# SHORT PROBLEM:
Please determine how many lines of the material include the word "joints", and respond with nothing but that number.

Begin

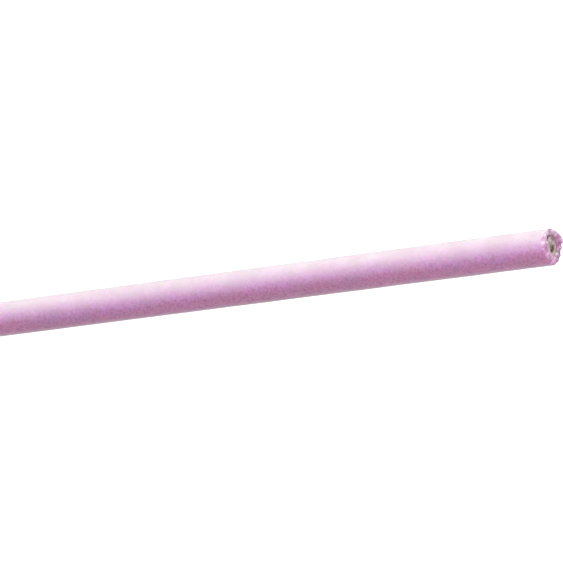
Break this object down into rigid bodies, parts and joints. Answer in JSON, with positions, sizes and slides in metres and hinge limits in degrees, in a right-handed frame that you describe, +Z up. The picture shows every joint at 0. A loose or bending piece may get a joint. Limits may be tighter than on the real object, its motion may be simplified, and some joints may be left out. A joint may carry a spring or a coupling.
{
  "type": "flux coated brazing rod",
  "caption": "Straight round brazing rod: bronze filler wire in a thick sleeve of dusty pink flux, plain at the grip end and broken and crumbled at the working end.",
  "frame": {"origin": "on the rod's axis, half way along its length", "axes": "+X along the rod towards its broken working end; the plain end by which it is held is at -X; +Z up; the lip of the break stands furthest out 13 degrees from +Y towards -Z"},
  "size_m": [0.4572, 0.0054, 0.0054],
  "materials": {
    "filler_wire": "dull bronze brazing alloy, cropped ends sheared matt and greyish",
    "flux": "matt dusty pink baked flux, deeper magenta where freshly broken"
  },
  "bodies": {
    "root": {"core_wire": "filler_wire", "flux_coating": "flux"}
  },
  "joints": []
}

End

# EXERCISE SOLUTION:
2